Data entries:
┏━━
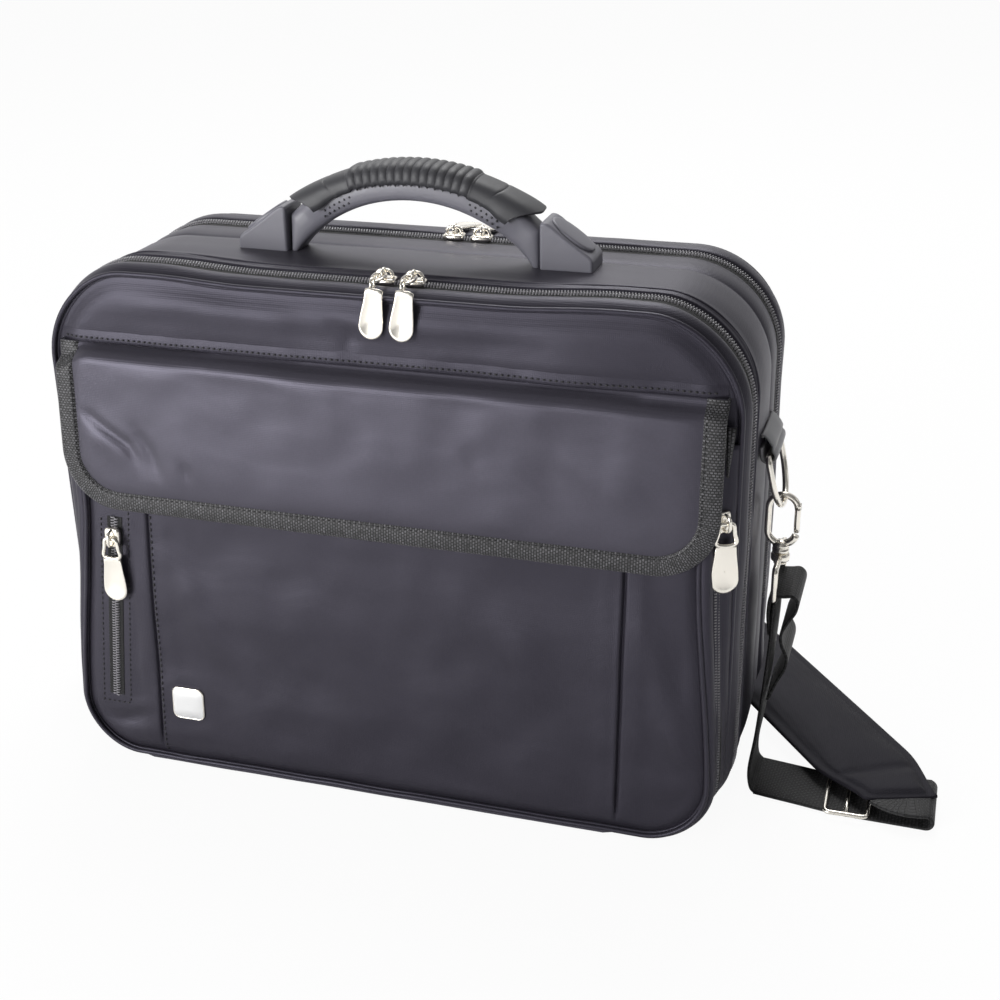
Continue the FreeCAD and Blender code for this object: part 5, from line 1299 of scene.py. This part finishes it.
def drop_outline(neck, wide, length):
    """Half the outline of a drop-shaped plate, from its neck down: (half width, distance)."""
    points = [(neck * 0.55, 0.0), (neck, 0.8)]
    for t in (0.2, 0.4, 0.6, 0.8):
        points.append((neck + (wide - neck) * ease(0, 1, t) * 0.98, 0.8 + (length - wide - 0.8) * t))
    for turn in (0, 15, 30, 45, 60, 75, 88):
        a = math.radians(turn)
        points.append((wide * math.cos(a), length - wide + wide * math.sin(a)))
    return points


def plate(name, neck, wide, length):
    """A pull's drop-shaped plate with a soft rim in its own plane; it hangs along local -Y."""
    half = drop_outline(neck, wide, length)
    outline = [(x, -d) for x, d in half] + [(-x, -d) for x, d in reversed(half)]
    middle = Vector((0, -length * 0.55))
    rows = []
    for share, height in (
        (0.0, -0.5), (0.93, -0.5), (1.0, -0.25), (1.0, 0.25), (0.93, 0.5), (0.84, 0.5), (0.8, 0.38),
        (0.02, 0.38),
    ):
        ring = []
        for x, y in outline:
            p = middle + (Vector((x, y)) - middle) * max(share, 0.02)
            ring.append((p[0], p[1], height * PLATE_THICK))
        rows.append(ring)
    return loft(name + "_plate", rows, NICKEL, name, name, flip=True)


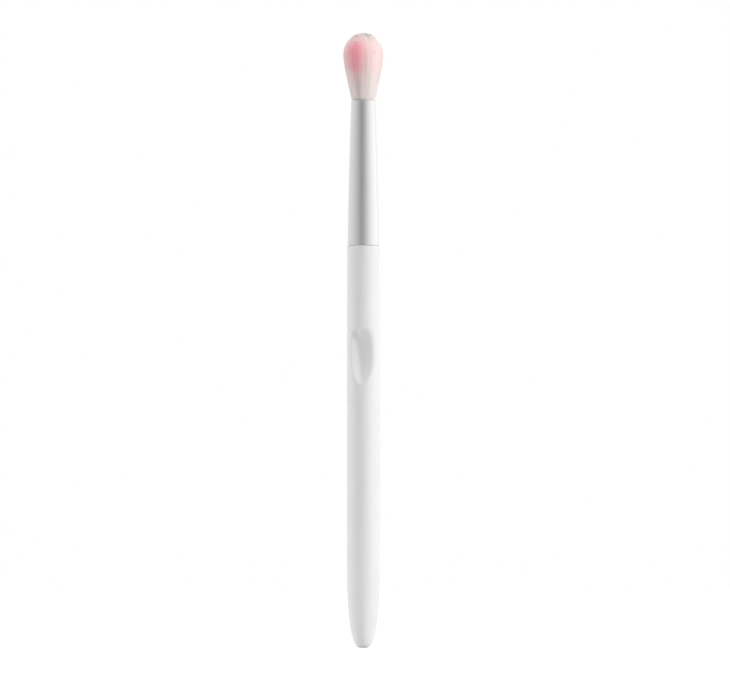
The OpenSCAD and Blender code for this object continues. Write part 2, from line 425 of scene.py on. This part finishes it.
def skin_r(side, turns, z):
    """Radius of the handle's skin with the recess in it, under a rim that is softer on the right.

    side is the plain handle's radius at each height. Outside the recess the
    hollow's distance nears side + rim_reach, so that the rim's rounding ends.
    """
    soft_z = smoothstep(thumb_low_z, thumb_seat_z, z)
    soft_z = soft_z * smoothstep(thumb_top_z + rim_fade_over, thumb_top_z - rim_fade_under, z)
    soft_turn = smoothstep(-rim_change_turn, rim_change_turn, turns)
    softness = rim_blend + (rim_blend_right - rim_blend) * soft_z[:, None] * soft_turn
    hollow = hollow_r(turns, z)
    above = np.maximum(hollow - side, 0)
    hollow = np.minimum(hollow, side) + above / (1 + above / rim_reach)
    return soft_lower(side + 0 * turns, hollow, softness)


def tenon_profile():
    """Radius and height along the tenon, which follows the ferrule's bore at the glue's thickness."""
    inset = ferrule_wall + glue_film
    pitch = (tenon_top_z - handle_len) / (groove_count + 1)
    steps = [(handle_len, 0.0)]
    for i in range(1, groove_count + 1):
        low = handle_len + i * pitch - groove_w / 2
        steps += [(low, 0), (low, groove_depth), (low + groove_w, groove_depth), (low + groove_w, 0)]
    steps += [(tenon_top_z - tenon_bevel, 0), (tenon_top_z, tenon_bevel)]
    z, depth = np.array(steps, float).T
    return ferrule_r(z) - inset - depth, z


def make_handle():
    """One closed surface: rounded butt, grip with the recess, shoulder and hidden tenon.

    The butt end follows radius = grip_r * sin(a) ** (2 / power) and height =
    butt_len * (1 - cos(a)). Columns and rings lie closest at the recess.
    """
    front = np.linspace(-dense_turn, dense_turn, front_columns)
    back = np.linspace(dense_turn, 2 * math.pi - dense_turn, back_columns)[1:-1]
    turns = np.concatenate([front, back])
    wrapped = np.where(turns > math.pi, turns - 2 * math.pi, turns)
    a = np.linspace(0, 1, butt_rings) ** butt_crowding * math.pi / 2
    butt_r = grip_r * np.sin(a) ** (2 / butt_power)
    butt_z = butt_len * (1 - np.cos(a))
    dense_low_z = thumb_low_z - dense_margin
    dense_top_z = thumb_top_z + dense_margin
    z = np.concatenate([
        butt_z[1:],
        np.linspace(butt_len, dense_low_z, grip_rings)[1:],
        np.linspace(dense_low_z, dense_top_z, recess_rings)[1:],
        np.linspace(dense_top_z, handle_len - shoulder_round, neck_rings)[1:],
    ])
    side = np.concatenate([butt_r[1:], handle_r(z[len(butt_r) - 1 :])])[:, None]
    edge = np.linspace(0, math.pi / 2, shoulder_rings)[1:]
    edge_r = shoulder_r - shoulder_round * (1 - np.cos(edge))
    edge_z = handle_len - shoulder_round * (1 - np.sin(edge))
    tenon_r, tenon_z = tenon_profile()
    plain_r = np.concatenate([edge_r, tenon_r])[:, None]
    all_r = np.concatenate([skin_r(side, wrapped, z), plain_r + 0 * turns])
    all_z = np.concatenate([z, edge_z, tenon_z])
    points, faces = closed_turning(all_r, all_z, turns, 0, tenon_top_z)
    return make_mesh("moulded_handle", points, faces, sharp_degrees)


def make_ferrule():
    """A drawn tube: up its outer side, over a rounded lip and down its bore, closed at its foot."""
    lip_r = ferrule_wall / 2
    lip_z = mouth_z - lip_r
    side_z = np.linspace(ferrule_low_z, lip_z, ferrule_rings)
    lip = np.linspace(0, math.pi, lip_rings)[1:-1]
    profile_r = np.concatenate([
        ferrule_r(side_z),
        ferrule_r(lip_z) - lip_r + lip_r * np.cos(lip),
        ferrule_r(side_z[::-1]) - ferrule_wall,
    ])
    profile_z = np.concatenate([side_z, lip_z + lip_r * np.sin(lip), side_z[::-1]])
    points = turned(profile_r[:, None], profile_z, full_turn(ferrule_columns))
    faces = ring_faces(len(profile_z), ferrule_columns, closed_rings=True)
    return make_mesh("drawn_ferrule", points, faces, sharp_degrees)


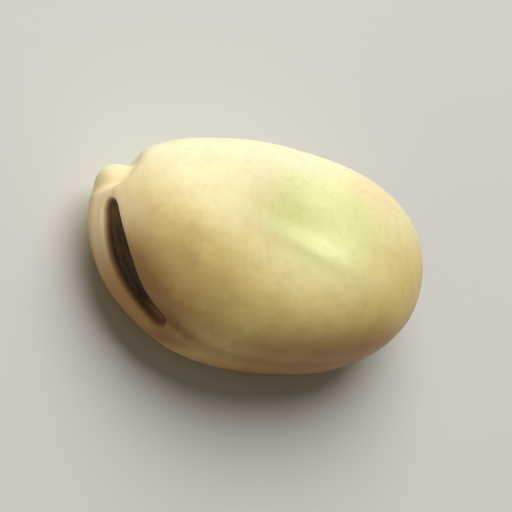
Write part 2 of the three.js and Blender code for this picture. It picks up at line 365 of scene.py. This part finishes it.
def hilum_relief(along, above):
    """Outward push of the hilum's pad, its lip and the lens."""
    from_middle = hilum_distance(along, above)
    inside = 1 - rise(from_middle, HILUM_HALF_WIDTH - PAD.wall, HILUM_HALF_WIDTH + PAD.wall)
    edge_share = np.clip(from_middle / HILUM_HALF_WIDTH, 0, 1)
    along_midline = rise(MIDLINE.half_length - np.abs(along), 0, MIDLINE.fade)
    midline = MIDLINE.depth * bell(above, MIDLINE.width) * along_midline
    pad = inside * (PAD.depth + PAD.edge_depth * edge_share ** PAD.edge_power + midline)
    lip_share = 1 - (1 - LIP.share_above) * rise(above, -LIP.side_fade, LIP.side_fade)
    lip = LIP.height * lip_share * bell(from_middle - HILUM_HALF_WIDTH - LIP.offset, LIP.width)
    lens = LENS.height * bell(along - LENS.along, LENS.length) * bell(above, LENS.width)
    return lip - pad + lens


def of_side(upper, name):
    return np.where(upper, getattr(UPPER_SIDE, name), getattr(LOWER_SIDE, name))


def section_reach(upper, flank, level, steep):
    """How far the section reaches in the direction whose level and steep shares are given."""
    squareness = of_side(upper, "squareness")
    near_hilum = bell(flank, HILUM_END_SPREAD)
    squareness = squareness + (of_side(upper, "at_hilum") - squareness) * near_hilum
    return (level ** squareness + np.abs(steep) ** squareness) ** (-1 / squareness)


def side_height(upper, x, y):
    """Height of a broad side over the rim, which tapers towards +X and +Y."""
    along_share = of_side(upper, "less_along") * (x / HALF_LENGTH)
    across_share = of_side(upper, "less_across") * (y / HALF_WIDTH)
    return of_side(upper, "height") * (1 - along_share - across_share)


def skin(turn, lift):
    """Places on the skin, and where each lies: along the rim and above the hilum's middle line."""
    upper = lift > 0
    flank = wrapped(turn - HILUM_TURN)
    level = np.maximum(np.cos(lift), 0)
    steep = np.sin(lift)
    reach = section_reach(upper, flank, level, steep)
    radius = rim_radius(turn) * reach * level
    x, y = radius * np.cos(turn), radius * np.sin(turn)
    up = reach * steep
    z = side_height(upper, x, y) * up + side_relief(x, y, up)
    along = RIM_RADIUS_AT_HILUM * flank
    above = z - middle_height(along)
    relief = rim_relief(flank, z) + root_tip_relief(along, above) + hilum_relief(along, above)
    push = relief * rise(level, 0, RIM_RELIEF_FADE)
    out_x, out_y = rim_normal(turn)
    return np.stack([x + push * out_x, y + push * out_y, z], axis=-1), along, above


def column_turn(column):
    """Turn of a column; columns stand closer at the hilum."""
    even = 2 * math.pi * column / COLUMNS
    return HILUM_TURN + even - COLUMN_CROWDING * np.sin(even)


def band_lift(row, turn):
    """Lift of a row of the band, whose middle follows the hilum."""
    share = 2 * row / BAND_ROWS - 1
    crowded = (1 - ROW_CROWDING) * share + ROW_CROWDING * share ** 3
    flank = wrapped(turn - HILUM_TURN)
    height = UPPER_SIDE.height * (1 + UPPER_SIDE.less_along)
    hilum_lift = np.arcsin(middle_height(RIM_RADIUS_AT_HILUM * flank) / height)
    bend = hilum_lift * (1 - rise_over(np.abs(flank), ROW_BEND))
    return BAND_LIFT * crowded + bend * (1 - share ** 2)


def place_on_ring(a, b, ring):
    """Number of the point (a, b) of a cap's square grid along its ring."""
    if a == ring and b < ring:
        return b + ring
    if b == ring and a > -ring:
        return 3 * ring - a
    if a == -ring and b > -ring:
        return 5 * ring - b
    return 7 * ring + a


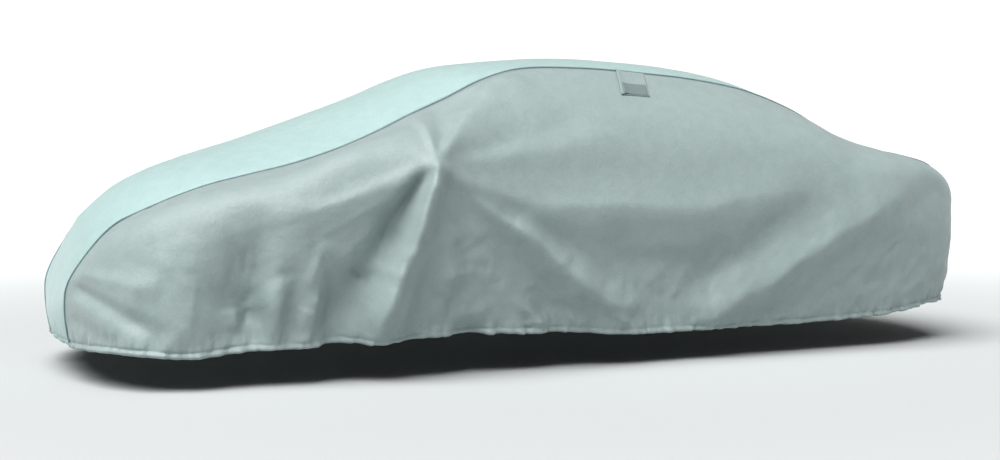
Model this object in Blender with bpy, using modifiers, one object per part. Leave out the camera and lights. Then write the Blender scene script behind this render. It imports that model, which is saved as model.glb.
┗━━
Request:
Collect, from the material above, every line containing the word "scene".

Exercise output:
Continue the FreeCAD and Blender code for this object: part 5, from line 1299 of scene.py. This part finishes it.
The OpenSCAD and Blender code for this object continues. Write part 2, from line 425 of scene.py on. This part finishes it.
Write part 2 of the three.js and Blender code for this picture. It picks up at line 365 of scene.py. This part finishes it.
Model this object in Blender with bpy, using modifiers, one object per part. Leave out the camera and lights. Then write the Blender scene script behind this render. It imports that model, which is saved as model.glb.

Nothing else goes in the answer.